Nearly 10 years and $9 million later, Medi-Cal (California’s Medicaid) pulled the plug on their Medicaid Management Information System (MMIS) modernization project with the Xerox Corporation. The project to replace the aging system originally went to bid in 2007, and was beset by challenges throughout its entirety, ultimately resulting in waste and the delay of care. The relationship between Medi-Cal and Xerox may never have bore fruit, but there is value nevertheless in understanding why—particularly for organizations undergoing a similar process.

At the core of the problem in California was the attempted reconciliation of a hard-coded, custom project software solution and an evolving regulatory environment. Healthcare regulation is in an ongoing state of change. The period in which the project took place, for instance, saw major changes including Meaningful Use, ICD-10, the Affordable Care Act, and countless other region-specific measures, all of which required compliance at the risk of losing federal, state, and county support.

Traditional software is designed to satisfy a finite set of product requirements, and typically cannot operate outside of its intended functionality. As such, a traditional software solution (even one built perfectly in accordance with an accepted RFP) is only compliant until the next round of regulatory updates, during which it would need to change. However, changing software takes time and requires a team of engineers to revise the underlying code, so it’s not uncommon for organizations to address functionality gaps with workarounds, bolt-on modules, or organization-specific customization work—a strategy that doesn’t lend itself well to health care. The combination of changing requirements, incumbent technologies, and limited foresight was enough for Medi-Cal to realize it needed to reevaluate its strategy.

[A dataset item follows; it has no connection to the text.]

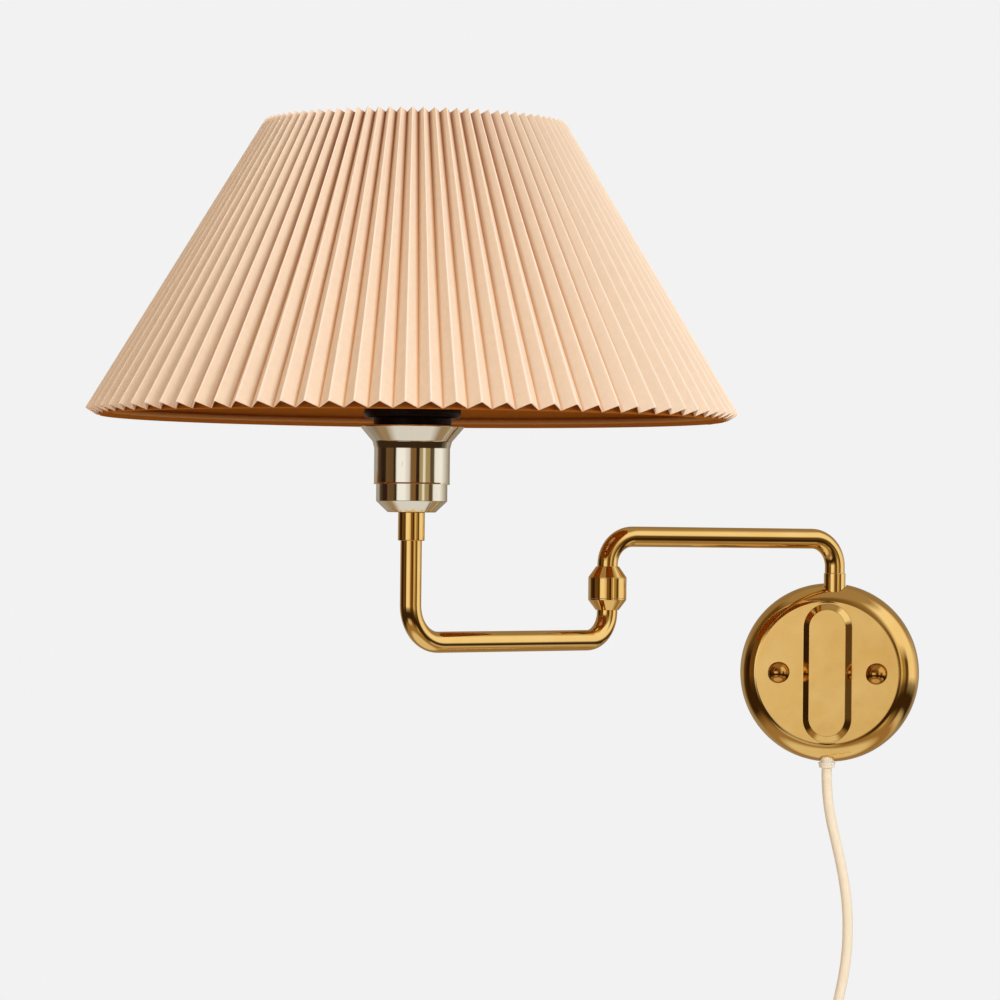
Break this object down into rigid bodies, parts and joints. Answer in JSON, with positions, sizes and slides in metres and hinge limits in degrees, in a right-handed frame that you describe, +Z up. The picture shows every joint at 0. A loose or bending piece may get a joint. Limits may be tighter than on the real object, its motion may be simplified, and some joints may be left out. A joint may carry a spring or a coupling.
{
  "type": "articulating wall light",
  "caption": "Swing-arm wall light: round wall plate, two brass arms with swivels, lampholder with a pleated empire shade, and a cord with an in-line switch and a plug.",
  "frame": {"origin": "on the wall, at the centre of the wall plate, midway between the bracket's two wall holes", "axes": "+Z up, -Y out of the wall, +X to the right seen from the room"},
  "size_m": [0.4868, 0.397, 0.7407],
  "materials": {
    "steel": "zinc plated",
    "polished_brass": "polished, lacquered",
    "contact_brass": "plain",
    "worn_nickel": "nickel plate, worn",
    "black_bakelite": "moulded, glossy",
    "porcelain": "unglazed",
    "white_plastic": "moulded, satin",
    "cord_sheath": "soft sheath, cream",
    "black_tie": "satin",
    "frame_wire": "lacquered wire",
    "pleated_fabric": "pleated, translucent",
    "liner_fabric": "smooth laminated lining",
    "bulb_glass": "frosted"
  },
  "bodies": {
    "root": {"wall_bracket": "steel", "cover_studs": "steel", "pivot_sleeve": "polished_brass", "wall_cover": "polished_brass", "domed_nuts": "polished_brass", "terminal_block": "white_plastic", "terminal_screws": "contact_brass", "cord_clamp": "white_plastic", "clamp_screws": "steel", "cord_bush": "white_plastic", "cord_inner": "cord_sheath", "flex_wall": "cord_sheath", "cord_upper": "cord_sheath", "switch_back": "white_plastic", "switch_front": "white_plastic", "switch_screws": "steel", "cord_lower": "cord_sheath", "cord_coil": "cord_sheath", "coil_tie": "black_tie", "plug_body": "white_plastic", "plug_pins": "worn_nickel"},
    "upper_arm_body": {"upper_arm": "polished_brass", "wall_spigot": "steel", "pivot_washer": "steel", "pivot_nut": "steel", "knuckle_cap": "polished_brass", "knuckle_barrel": "polished_brass", "flex_upper": "cord_sheath"},
    "lower_arm_body": {"elbow_pin": "steel", "elbow_washer": "steel", "elbow_nut": "steel", "knuckle_foot": "polished_brass", "lower_arm": "polished_brass", "flex_lower": "cord_sheath", "stem_collar": "polished_brass", "holder_nipple": "steel", "holder_base": "worn_nickel", "holder_locknut": "steel", "holder_sleeve": "worn_nickel", "lamp_barrel": "black_bakelite", "ceramic_core": "porcelain", "contact_screws": "contact_brass", "centre_contact": "contact_brass", "screw_shell": "contact_brass", "shade_ring": "black_bakelite", "clamp_ring": "black_bakelite", "shade_frame": "frame_wire", "bottom_wire": "frame_wire", "shade_liner": "liner_fabric", "shade_pleats": "pleated_fabric", "bulb_cap": "steel", "bulb_glass": "bulb_glass"},
    "rocker_body": {"switch_rocker": "white_plastic"}
  },
  "joints": [
    {"name": "wall_swivel", "type": "hinge", "parent": "root", "child": "upper_arm_body", "pos_m": [0.003, -0.0085, 0.058], "axis": [0, 0, 1], "range_deg": [-26.5, 133.5]},
    {"name": "elbow_swivel", "type": "hinge", "parent": "upper_arm_body", "child": "lower_arm_body", "pos_m": [-0.11919, -0.09891, 0.043], "axis": [0, 0, 1], "range_deg": [-166.5, 133.5]},
    {"name": "switch_rock", "type": "hinge", "parent": "root", "child": "rocker_body", "pos_m": [0.0065, -0.015, -0.24], "axis": [-1, 0, 0], "range_deg": [0, 14]}
  ]
}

The conclusion to this debacle prompts the discussion of what California Medicaid really needed for this to work. Better yet, what would any large-scale organization operating under shifting regulatory requirements need from a software solution? Adequately maintaining compliance can only be done with a system that can readily embrace change. Workflows and logic must be configurable to satisfy evolving requirements, and that means the solution’s data model must be dynamic. Configurable platform technology gives organizations the tools to design their own workflows in accordance with their unique requirements, and it does so without the same reliance on highly technical forms of support that legacy solutions require.

The entire episode in California should be viewed as a litmus test of legacy software’s ability to perform in an environment of fluid regulation. While it is true the traditional software approach has demonstrated some success with similar projects in other states, the track record has been far from perfect. Organizations wanting assurance that something like the Medi-Cal-Xerox disaster won’t also happen to them in the future need to reconsider the status-quo approach. Configurable platform technology provides the future-proofing features needed to avoid any unwanted repeats.